## Task data

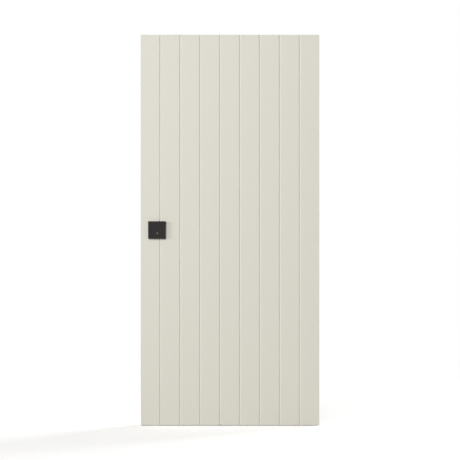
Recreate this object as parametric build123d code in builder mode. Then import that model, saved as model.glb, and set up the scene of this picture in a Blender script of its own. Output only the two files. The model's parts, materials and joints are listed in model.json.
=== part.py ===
"""Aluminium entrance door: a boarded leaf that laps over its frame, hung on three hidden hinges.

Millimetres. +Z is up, -Y is outdoors and +X is the hinge side. The origin is on the underside of the
threshold, midway between the jambs and in the middle of the frame's depth.
"""

from build123d import *
import os

os.makedirs("parts", exist_ok=True)

# The leaf as it is seen from outdoors
leaf_width = 960.0
leaf_height = 2100.0
floor_clearance = 5.0  # under the leaf
board_count = 9
outer_board_extra = 2.5  # how much wider the two outer boards are
groove_width = 10.0
groove_depth = 3.0
sheet = 4.0  # both facing sheets
sheet_edge = 0.8  # the broken edge round a facing sheet
lap_thickness = 36.0  # the part of the leaf that laps over the frame

# Frame
frame_depth = 80.0
frame_inset = 3.0  # the frame stays this far inside the leaf's outline
jamb_width = 40.0
stop_width = 18.0
stop_thickness = 16.0
seat_clearance = 8.0  # between leaf and frame, in front and behind
rebate_clearance = 9.0  # between leaf and frame, at the sides and the top

# What both share
wall = 2.0  # profile walls
break_depth = 20.0  # the insulating strips between outdoor and indoor metal
break_centre = -12.0
strip = 4.0  # thickness of an insulating strip
groove_recess = 3.0  # depth of the hardware groove over the strips
hardware_play = 0.1  # between the groove and the plates set into it

# Leaf profiles
stile_width = 60.0
rim = 2.0  # how far the leaf's profiles stay inside the facing sheet
hinge_channel = 32.0  # free width behind the sheet for the hinge knuckles

# Threshold
sill_height = 12.0
sill_clearance = 8.0
sill_nose = 4.0
sill_strip_recess = 1.0
tread_groove = 2.0  # width of each groove in the tread
tread_groove_depth = 0.8
tread_pitch = 4.5
upstand_height = 26.0

# Seals
seal_width = 6.0
seal_height = 3.0
seal_round = 1.2
seal_edge = 1.0  # from a seal to the edge of the face that carries it
channel_width = 3.0  # the channel that holds a seal's foot
channel_depth = 4.0
foot_play = 0.2
drop_seal_play = 1.0  # between the drop seal and the sides of its groove

# Hinges
hinge_from_ends = 252.0  # the middle of the outer hinges to the leaf's ends
hinge_from_edge = 15.0  # hinge axis to the leaf's edge
hinge_from_front = 24.0  # hinge axis to the leaf's front
hinge_length = 120.0
knuckle_radius = 9.0
knuckle_neck = 8.0
pin_radius = 5.0
pin_play = 0.06
pin_overhang = 3.0
collar_radius = 8.0
collar_height = 4.0
collar_play = 0.2
frame_flange = 5.0
frame_flange_width = 20.0
leaf_flange = 3.0
leaf_flange_width = 26.0
flange_tail = 50.0  # the screwed end of a flange, past its knuckle
flange_corner = 4.0

# Lock
backset = 35.0
cylinder_height = 1032.0  # key axis above the leaf's lower edge
lever_above_cylinder = 92.0
latch_above_lever = 22.0
deadbolt_above_cylinder = 32.0
hook_from_ends = 450.0  # the hook bolts to the leaf's ends
bolt_thickness = 12.0
latch_height = 30.0
deadbolt_height = 34.0
hook_height = 40.0
bolt_length = 34.0
bolt_play = 0.3
latch_bevel = 5.0
faceplate_from_ends = 190.0
case_thickness = 15.0
case_depth = 46.0
case_margin = 18.0  # case beyond its topmost and lowest bolt
case_play = 0.5
strike_margin = 24.0
strike_play = 2.0

# Lock cylinder
profile_radius = 8.5  # round head of its section
profile_web = 10.0
profile_height = 33.0
cylinder_play = 0.2
plug_radius = 6.9
plug_play = 0.05
keyway_width = 2.4
keyway_height = 8.5
keyway_depth = 26.0

# Outdoor pull
pull_above_cylinder = 18.0
pull_size = 94.0
pull_thickness = 6.0
pull_edge = 0.8
neck_width = 58.0
neck_inset = 2.0  # the neck stays this far inside the plate, above and below
neck_depth = 15.0

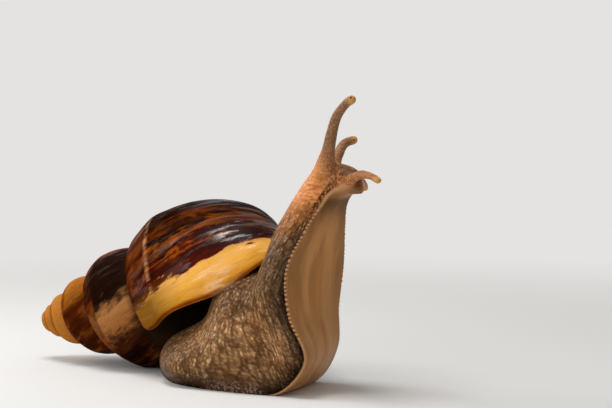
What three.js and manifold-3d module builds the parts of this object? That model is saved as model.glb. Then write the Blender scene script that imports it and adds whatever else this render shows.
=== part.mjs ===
// Giant African land snail, a life-size model of the animal rearing up.
// Millimetres, +X ahead, +Y the animal's left, +Z up. The shell is one solid.
// The flesh is shaped as one mass and then parted into a node for each part of the body.
import * as THREE from "three";
import { ParametricGeometry } from "three/addons/geometries/ParametricGeometry.js";
import { mergeVertices } from "three/addons/utils/BufferGeometryUtils.js";
import Module from "manifold-3d";

const wasm = await Module();
wasm.setup();

const TURN = 2 * Math.PI;
const RAD = Math.PI / 180;

// Shell: a right-handed cone of whorls, each one the last whorl grown by two fixed ratios.
const SHELL_HEIGHT = 85; // apex to the base of the lip
const SHELL_WALL = 1.3; // thickness at the lip
const WIDTH_GROWTH = 1.531; // per turn, across the axis
const HEIGHT_GROWTH = 1.799; // per turn, along the axis
const WHORL_CENTRE = 0.1384; // the tube's centre from the axis, as a share of the height
const WHORL_OUT = 0.157; // the tube's half width across the axis, same share
const WHORL_DOWN = 0.268; // its half width along the axis, same share
const WHORL_LEAN = 0.0688; // radians
const LIP_SLANT = -0.3704; // radians the lip sweeps back from its middle to its base
// The last bit of growth bows the lip: radians ahead of (or behind) its even line, the place
// round the section and the half width of each bow.
const LIP_BOWS = [
  [0.105, 0.36, 0.37],
  [-0.05, -0.45, 0.28],
];
const BOW_TURN = 0.5; // radians before the lip at which the bows begin
const WHORLS = 5.25;
const FINE_WHORLS = 2.5; // the earlier ones are small and take fewer facets
const FACETS = { round: 18, perTurn: 16, smallRound: 12, smallPerTurn: 12 };
const AXIS_CLEAR = 0.006; // the tube keeps this share of the height away from the axis
const HOLLOW_TURN = 0.4; // how far the open mouth runs back into the last whorl
const PAST_LIP = 0.5; // radians the hollow is cut beyond the lip
const DOME_END = 0.02; // share of the section at which a dome is closed
const HOLLOW_DOME = 0.7; // radians of its rounded inner end
const APEX = new THREE.Vector3(-74.65, 3.3, 10.6);
const SHELL_YAW = 10.2 * RAD;
const SHELL_PITCH = 12.5 * RAD;
const SHELL_ROLL = -2.1 * RAD;

const GAP = 0.3; // between neighbouring solids
const FLOOR = 1.1; // height of the ground, on which the sole and the shell's belly rest

// Foot and neck, from the tail to the front lobe of the foot. at: the middle of the sole.
// yaw, pitch: the way it runs, in degrees. half: half width of the sole. back: height over the
// sole. sole: how far the sole swells below its middle. flank: how far the sides bulge past the
// sole, as a share of its half width.
const FOOT_AND_NECK = [
  { at: [-25.2, -5.0, 6.8], yaw: 8, pitch: 0, half: 0.4, back: 0.4, sole: 0.4, flank: 0 },
  { at: [-23.6, -4.6, 3.0], yaw: 8, pitch: 0, half: 3.0, back: 8.5, sole: 0.5, flank: 0.9 },
  { at: [-18.6, -3.8, 0.7], yaw: 8, pitch: 0, half: 5.2, back: 13.5, sole: 0.5, flank: 1.2 },
  { at: [-8.0, -2.2, 0.5], yaw: 8, pitch: 0, half: 10.2, back: 18.0, sole: 0.5, flank: 0.4 },
  { at: [3.0, -0.6, 0.5], yaw: 10, pitch: 2, half: 11.8, back: 15.0, sole: 0.5, flank: 0.24 },
  { at: [13.2, 0.6, 2.0], yaw: 14, pitch: 32, half: 12.0, back: 10.5, sole: 0.5, flank: 0.14 },
  { at: [19.6, 0.8, 10.4], yaw: 18, pitch: 82, half: 12.6, back: 12.0, sole: 0.6, flank: 0.08 },
  { at: [18.0, 0, 20.5], yaw: 7, pitch: 94, half: 12.2, back: 17.5, sole: 0.6, flank: 0.04 },
  { at: [18.3, 0, 31.0], yaw: 0, pitch: 86, half: 11.6, back: 12.6, sole: 0.6, flank: 0 },
  { at: [21.0, 0, 40.0], yaw: 0, pitch: 75, half: 8.2, back: 11.1, sole: 0.6, flank: 0 },
  { at: [23.6, 0, 46.0], yaw: 0, pitch: 64, half: 5.3, back: 9.7, sole: 0.6, flank: 0 },
  { at: [26.2, 0, 49.4], yaw: 0, pitch: 42, half: 4.8, back: 4.6, sole: 0.9, flank: 0 },
  { at: [29.4, 0, 51.0], yaw: 0, pitch: 10, half: 4.2, back: 1.2, sole: 2.3, flank: 0 },
  { at: [31.5, 0, 49.9], yaw: 0, pitch: 0, half: 0.9, back: 0.5, sole: 0.9, flank: 0 },
];
const CORNER = 0.8; // power that squares the foot's rounded section
const BULGE_FALL = 1.25; // the flanks bulge most below the middle of the back
const THINNEST = 0.1;

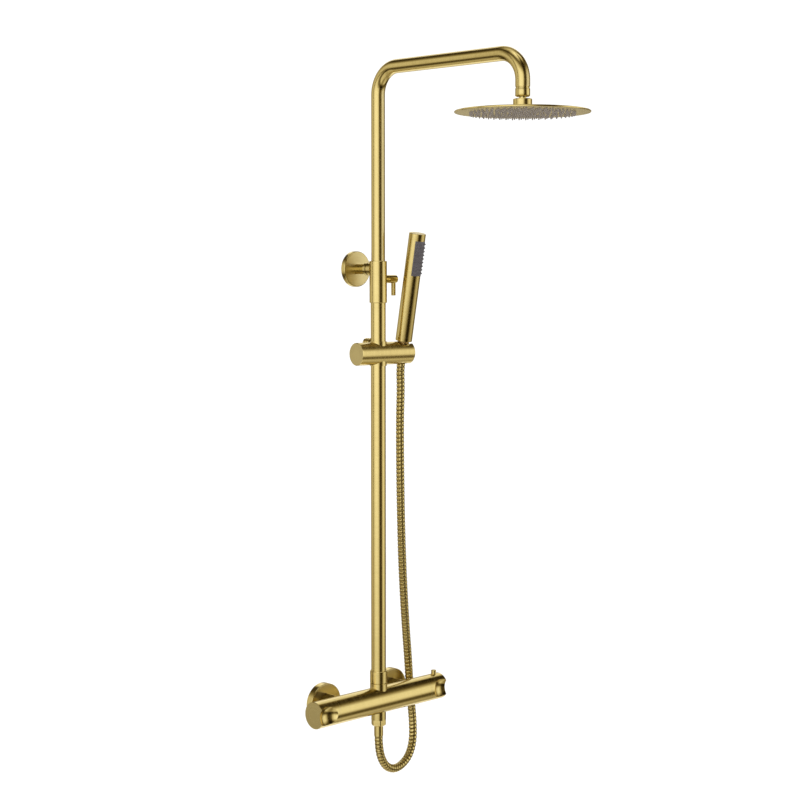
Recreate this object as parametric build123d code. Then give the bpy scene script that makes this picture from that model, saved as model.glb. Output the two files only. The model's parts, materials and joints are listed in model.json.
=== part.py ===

## Request
Starting with the line that contains "Recreate this object as parametric build123d code.", print each line through the last one in the listing. Include both end lines and add nothing.

## Worked solution
Recreate this object as parametric build123d code. Then give the bpy scene script that makes this picture from that model, saved as model.glb. Output the two files only. The model's parts, materials and joints are listed in model.json.
=== part.py ===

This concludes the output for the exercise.